====== Data excerpt ======
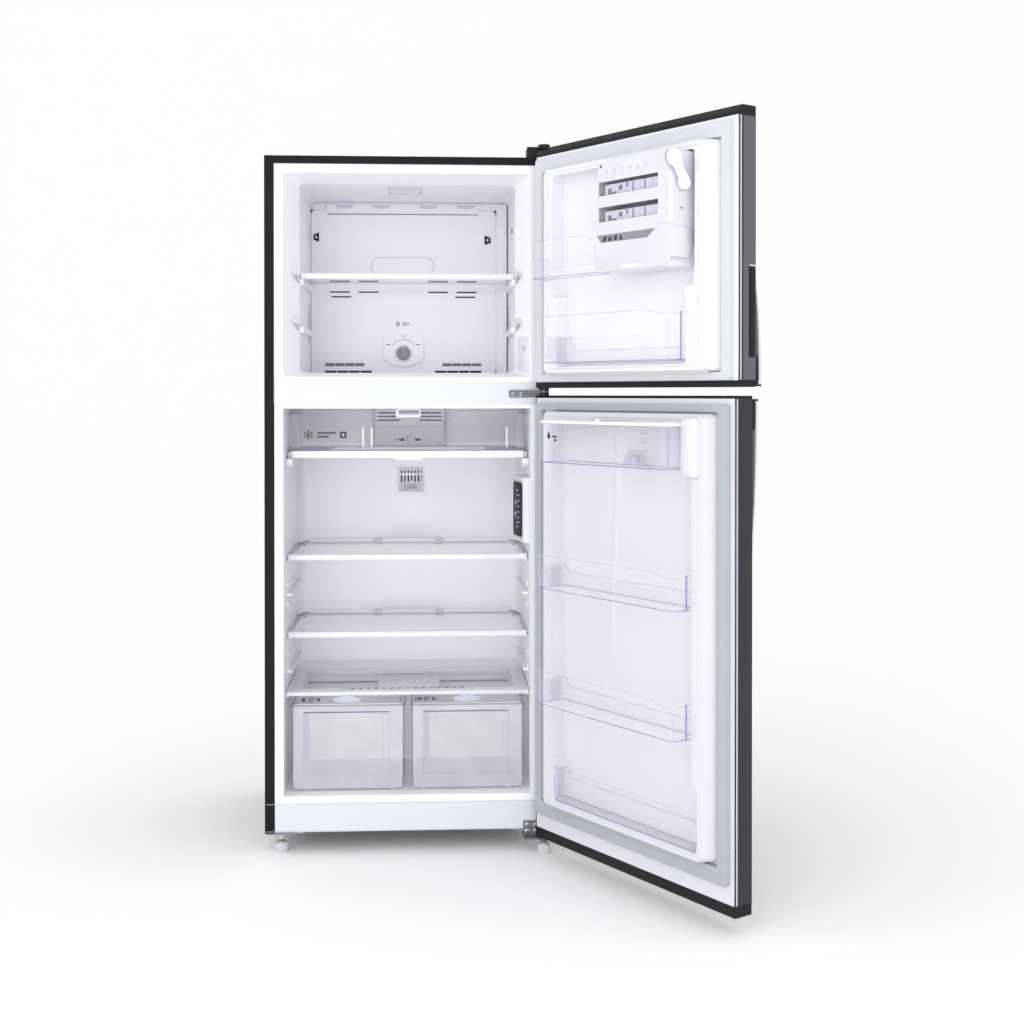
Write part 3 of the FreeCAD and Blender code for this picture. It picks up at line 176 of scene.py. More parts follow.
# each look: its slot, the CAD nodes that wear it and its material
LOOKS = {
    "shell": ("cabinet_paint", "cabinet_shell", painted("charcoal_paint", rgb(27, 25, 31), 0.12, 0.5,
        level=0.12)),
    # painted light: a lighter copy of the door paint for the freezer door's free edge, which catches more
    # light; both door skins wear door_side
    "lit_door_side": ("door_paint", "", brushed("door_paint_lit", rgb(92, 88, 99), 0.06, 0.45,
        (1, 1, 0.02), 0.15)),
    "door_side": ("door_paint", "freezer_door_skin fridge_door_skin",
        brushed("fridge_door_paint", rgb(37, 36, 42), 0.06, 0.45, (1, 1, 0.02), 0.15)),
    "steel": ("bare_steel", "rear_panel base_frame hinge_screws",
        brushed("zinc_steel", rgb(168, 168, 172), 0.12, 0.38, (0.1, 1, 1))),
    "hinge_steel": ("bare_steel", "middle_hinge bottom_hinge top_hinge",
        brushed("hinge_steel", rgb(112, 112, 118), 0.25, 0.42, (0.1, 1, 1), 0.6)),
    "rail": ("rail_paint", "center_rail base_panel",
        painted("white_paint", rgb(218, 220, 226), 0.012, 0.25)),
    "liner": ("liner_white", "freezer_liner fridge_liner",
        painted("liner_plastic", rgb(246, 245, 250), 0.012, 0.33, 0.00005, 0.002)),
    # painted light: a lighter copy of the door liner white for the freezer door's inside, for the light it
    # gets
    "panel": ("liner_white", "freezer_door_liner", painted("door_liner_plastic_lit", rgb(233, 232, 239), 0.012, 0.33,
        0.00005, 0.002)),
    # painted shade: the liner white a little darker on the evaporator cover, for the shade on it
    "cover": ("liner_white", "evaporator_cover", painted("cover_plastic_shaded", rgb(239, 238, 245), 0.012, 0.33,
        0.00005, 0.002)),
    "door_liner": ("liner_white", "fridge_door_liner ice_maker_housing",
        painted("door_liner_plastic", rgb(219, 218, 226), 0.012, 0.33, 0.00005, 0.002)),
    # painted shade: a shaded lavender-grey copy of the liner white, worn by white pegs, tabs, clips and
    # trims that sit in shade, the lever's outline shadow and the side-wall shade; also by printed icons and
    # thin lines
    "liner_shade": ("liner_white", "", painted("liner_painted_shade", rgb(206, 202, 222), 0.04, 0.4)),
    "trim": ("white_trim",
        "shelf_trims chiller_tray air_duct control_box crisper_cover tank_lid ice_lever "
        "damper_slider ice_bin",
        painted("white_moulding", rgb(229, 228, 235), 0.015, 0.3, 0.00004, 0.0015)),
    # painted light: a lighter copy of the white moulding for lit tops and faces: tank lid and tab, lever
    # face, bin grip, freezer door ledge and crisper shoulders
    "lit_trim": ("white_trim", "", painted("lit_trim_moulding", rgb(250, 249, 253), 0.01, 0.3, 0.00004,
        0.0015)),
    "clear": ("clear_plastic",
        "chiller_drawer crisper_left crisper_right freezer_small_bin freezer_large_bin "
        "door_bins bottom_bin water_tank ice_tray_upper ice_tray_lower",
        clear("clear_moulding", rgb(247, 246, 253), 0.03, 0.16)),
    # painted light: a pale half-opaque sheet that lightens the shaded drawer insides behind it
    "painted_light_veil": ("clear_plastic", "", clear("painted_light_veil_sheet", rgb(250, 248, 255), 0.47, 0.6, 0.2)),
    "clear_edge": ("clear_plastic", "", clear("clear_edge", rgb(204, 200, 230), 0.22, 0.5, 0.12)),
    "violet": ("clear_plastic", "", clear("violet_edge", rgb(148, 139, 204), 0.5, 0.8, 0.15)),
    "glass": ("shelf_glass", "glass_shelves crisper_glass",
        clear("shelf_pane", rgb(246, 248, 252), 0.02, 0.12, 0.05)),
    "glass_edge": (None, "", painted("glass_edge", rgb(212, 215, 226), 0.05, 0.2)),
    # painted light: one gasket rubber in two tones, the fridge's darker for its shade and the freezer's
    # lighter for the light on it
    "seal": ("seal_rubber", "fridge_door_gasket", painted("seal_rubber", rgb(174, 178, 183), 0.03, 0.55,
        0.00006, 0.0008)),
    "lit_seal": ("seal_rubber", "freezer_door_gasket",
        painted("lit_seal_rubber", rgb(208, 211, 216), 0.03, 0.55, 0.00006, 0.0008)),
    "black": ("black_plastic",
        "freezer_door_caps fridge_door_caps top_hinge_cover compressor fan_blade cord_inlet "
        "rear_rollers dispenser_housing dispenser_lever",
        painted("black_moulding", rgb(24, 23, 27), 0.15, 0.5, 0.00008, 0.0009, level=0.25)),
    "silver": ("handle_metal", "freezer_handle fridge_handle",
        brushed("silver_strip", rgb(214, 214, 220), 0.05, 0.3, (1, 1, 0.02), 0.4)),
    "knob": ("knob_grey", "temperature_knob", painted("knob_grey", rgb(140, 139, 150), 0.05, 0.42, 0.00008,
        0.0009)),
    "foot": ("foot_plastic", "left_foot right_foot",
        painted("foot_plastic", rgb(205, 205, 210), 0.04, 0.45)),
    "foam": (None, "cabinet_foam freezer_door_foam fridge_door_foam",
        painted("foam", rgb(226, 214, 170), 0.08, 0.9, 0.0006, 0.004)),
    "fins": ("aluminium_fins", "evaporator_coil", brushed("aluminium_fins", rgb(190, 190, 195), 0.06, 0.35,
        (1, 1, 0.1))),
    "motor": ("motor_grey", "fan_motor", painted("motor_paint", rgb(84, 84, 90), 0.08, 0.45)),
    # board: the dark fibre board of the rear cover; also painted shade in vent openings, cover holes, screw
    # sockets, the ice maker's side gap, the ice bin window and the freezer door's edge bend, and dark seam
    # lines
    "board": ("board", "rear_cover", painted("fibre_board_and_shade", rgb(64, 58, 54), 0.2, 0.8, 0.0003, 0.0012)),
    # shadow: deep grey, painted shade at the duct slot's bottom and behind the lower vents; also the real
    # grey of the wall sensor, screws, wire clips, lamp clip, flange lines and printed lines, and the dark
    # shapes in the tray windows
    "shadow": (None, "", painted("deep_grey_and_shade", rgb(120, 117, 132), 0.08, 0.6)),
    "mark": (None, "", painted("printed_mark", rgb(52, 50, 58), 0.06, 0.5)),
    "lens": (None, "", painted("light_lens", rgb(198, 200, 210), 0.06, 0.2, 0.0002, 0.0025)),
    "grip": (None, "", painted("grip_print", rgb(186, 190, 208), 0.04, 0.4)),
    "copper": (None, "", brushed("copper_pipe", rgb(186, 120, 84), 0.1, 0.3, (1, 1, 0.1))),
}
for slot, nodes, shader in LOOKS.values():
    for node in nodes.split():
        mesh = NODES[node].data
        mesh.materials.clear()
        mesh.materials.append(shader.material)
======
Given problem
Copy the material above back out, exactly as written.

Reply
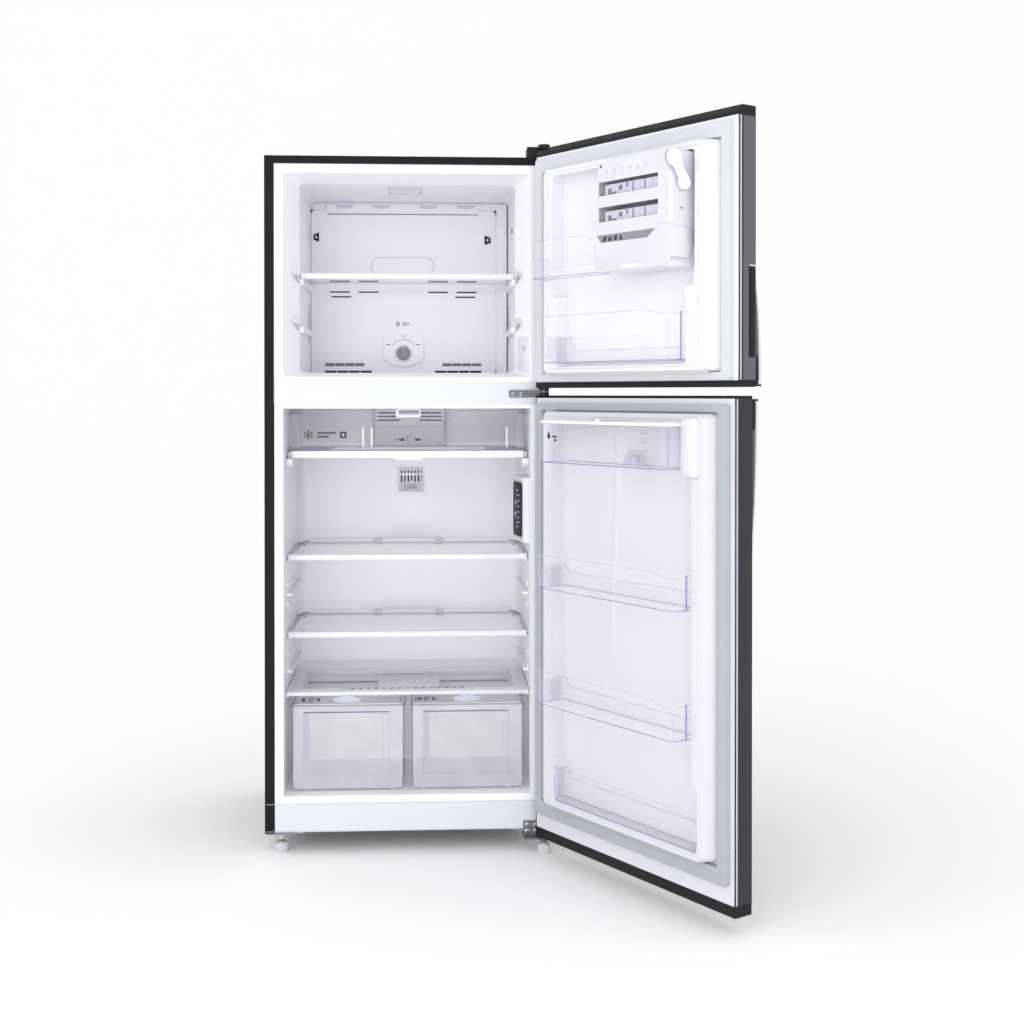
Write part 3 of the FreeCAD and Blender code for this picture. It picks up at line 176 of scene.py. More parts follow.
# each look: its slot, the CAD nodes that wear it and its material
LOOKS = {
    "shell": ("cabinet_paint", "cabinet_shell", painted("charcoal_paint", rgb(27, 25, 31), 0.12, 0.5,
        level=0.12)),
    # painted light: a lighter copy of the door paint for the freezer door's free edge, which catches more
    # light; both door skins wear door_side
    "lit_door_side": ("door_paint", "", brushed("door_paint_lit", rgb(92, 88, 99), 0.06, 0.45,
        (1, 1, 0.02), 0.15)),
    "door_side": ("door_paint", "freezer_door_skin fridge_door_skin",
        brushed("fridge_door_paint", rgb(37, 36, 42), 0.06, 0.45, (1, 1, 0.02), 0.15)),
    "steel": ("bare_steel", "rear_panel base_frame hinge_screws",
        brushed("zinc_steel", rgb(168, 168, 172), 0.12, 0.38, (0.1, 1, 1))),
    "hinge_steel": ("bare_steel", "middle_hinge bottom_hinge top_hinge",
        brushed("hinge_steel", rgb(112, 112, 118), 0.25, 0.42, (0.1, 1, 1), 0.6)),
    "rail": ("rail_paint", "center_rail base_panel",
        painted("white_paint", rgb(218, 220, 226), 0.012, 0.25)),
    "liner": ("liner_white", "freezer_liner fridge_liner",
        painted("liner_plastic", rgb(246, 245, 250), 0.012, 0.33, 0.00005, 0.002)),
    # painted light: a lighter copy of the door liner white for the freezer door's inside, for the light it
    # gets
    "panel": ("liner_white", "freezer_door_liner", painted("door_liner_plastic_lit", rgb(233, 232, 239), 0.012, 0.33,
        0.00005, 0.002)),
    # painted shade: the liner white a little darker on the evaporator cover, for the shade on it
    "cover": ("liner_white", "evaporator_cover", painted("cover_plastic_shaded", rgb(239, 238, 245), 0.012, 0.33,
        0.00005, 0.002)),
    "door_liner": ("liner_white", "fridge_door_liner ice_maker_housing",
        painted("door_liner_plastic", rgb(219, 218, 226), 0.012, 0.33, 0.00005, 0.002)),
    # painted shade: a shaded lavender-grey copy of the liner white, worn by white pegs, tabs, clips and
    # trims that sit in shade, the lever's outline shadow and the side-wall shade; also by printed icons and
    # thin lines
    "liner_shade": ("liner_white", "", painted("liner_painted_shade", rgb(206, 202, 222), 0.04, 0.4)),
    "trim": ("white_trim",
        "shelf_trims chiller_tray air_duct control_box crisper_cover tank_lid ice_lever "
        "damper_slider ice_bin",
        painted("white_moulding", rgb(229, 228, 235), 0.015, 0.3, 0.00004, 0.0015)),
    # painted light: a lighter copy of the white moulding for lit tops and faces: tank lid and tab, lever
    # face, bin grip, freezer door ledge and crisper shoulders
    "lit_trim": ("white_trim", "", painted("lit_trim_moulding", rgb(250, 249, 253), 0.01, 0.3, 0.00004,
        0.0015)),
    "clear": ("clear_plastic",
        "chiller_drawer crisper_left crisper_right freezer_small_bin freezer_large_bin "
        "door_bins bottom_bin water_tank ice_tray_upper ice_tray_lower",
        clear("clear_moulding", rgb(247, 246, 253), 0.03, 0.16)),
    # painted light: a pale half-opaque sheet that lightens the shaded drawer insides behind it
    "painted_light_veil": ("clear_plastic", "", clear("painted_light_veil_sheet", rgb(250, 248, 255), 0.47, 0.6, 0.2)),
    "clear_edge": ("clear_plastic", "", clear("clear_edge", rgb(204, 200, 230), 0.22, 0.5, 0.12)),
    "violet": ("clear_plastic", "", clear("violet_edge", rgb(148, 139, 204), 0.5, 0.8, 0.15)),
    "glass": ("shelf_glass", "glass_shelves crisper_glass",
        clear("shelf_pane", rgb(246, 248, 252), 0.02, 0.12, 0.05)),
    "glass_edge": (None, "", painted("glass_edge", rgb(212, 215, 226), 0.05, 0.2)),
    # painted light: one gasket rubber in two tones, the fridge's darker for its shade and the freezer's
    # lighter for the light on it
    "seal": ("seal_rubber", "fridge_door_gasket", painted("seal_rubber", rgb(174, 178, 183), 0.03, 0.55,
        0.00006, 0.0008)),
    "lit_seal": ("seal_rubber", "freezer_door_gasket",
        painted("lit_seal_rubber", rgb(208, 211, 216), 0.03, 0.55, 0.00006, 0.0008)),
    "black": ("black_plastic",
        "freezer_door_caps fridge_door_caps top_hinge_cover compressor fan_blade cord_inlet "
        "rear_rollers dispenser_housing dispenser_lever",
        painted("black_moulding", rgb(24, 23, 27), 0.15, 0.5, 0.00008, 0.0009, level=0.25)),
    "silver": ("handle_metal", "freezer_handle fridge_handle",
        brushed("silver_strip", rgb(214, 214, 220), 0.05, 0.3, (1, 1, 0.02), 0.4)),
    "knob": ("knob_grey", "temperature_knob", painted("knob_grey", rgb(140, 139, 150), 0.05, 0.42, 0.00008,
        0.0009)),
    "foot": ("foot_plastic", "left_foot right_foot",
        painted("foot_plastic", rgb(205, 205, 210), 0.04, 0.45)),
    "foam": (None, "cabinet_foam freezer_door_foam fridge_door_foam",
        painted("foam", rgb(226, 214, 170), 0.08, 0.9, 0.0006, 0.004)),
    "fins": ("aluminium_fins", "evaporator_coil", brushed("aluminium_fins", rgb(190, 190, 195), 0.06, 0.35,
        (1, 1, 0.1))),
    "motor": ("motor_grey", "fan_motor", painted("motor_paint", rgb(84, 84, 90), 0.08, 0.45)),
    # board: the dark fibre board of the rear cover; also painted shade in vent openings, cover holes, screw
    # sockets, the ice maker's side gap, the ice bin window and the freezer door's edge bend, and dark seam
    # lines
    "board": ("board", "rear_cover", painted("fibre_board_and_shade", rgb(64, 58, 54), 0.2, 0.8, 0.0003, 0.0012)),
    # shadow: deep grey, painted shade at the duct slot's bottom and behind the lower vents; also the real
    # grey of the wall sensor, screws, wire clips, lamp clip, flange lines and printed lines, and the dark
    # shapes in the tray windows
    "shadow": (None, "", painted("deep_grey_and_shade", rgb(120, 117, 132), 0.08, 0.6)),
    "mark": (None, "", painted("printed_mark", rgb(52, 50, 58), 0.06, 0.5)),
    "lens": (None, "", painted("light_lens", rgb(198, 200, 210), 0.06, 0.2, 0.0002, 0.0025)),
    "grip": (None, "", painted("grip_print", rgb(186, 190, 208), 0.04, 0.4)),
    "copper": (None, "", brushed("copper_pipe", rgb(186, 120, 84), 0.1, 0.3, (1, 1, 0.1))),
}
for slot, nodes, shader in LOOKS.values():
    for node in nodes.split():
        mesh = NODES[node].data
        mesh.materials.clear()
        mesh.materials.append(shader.material)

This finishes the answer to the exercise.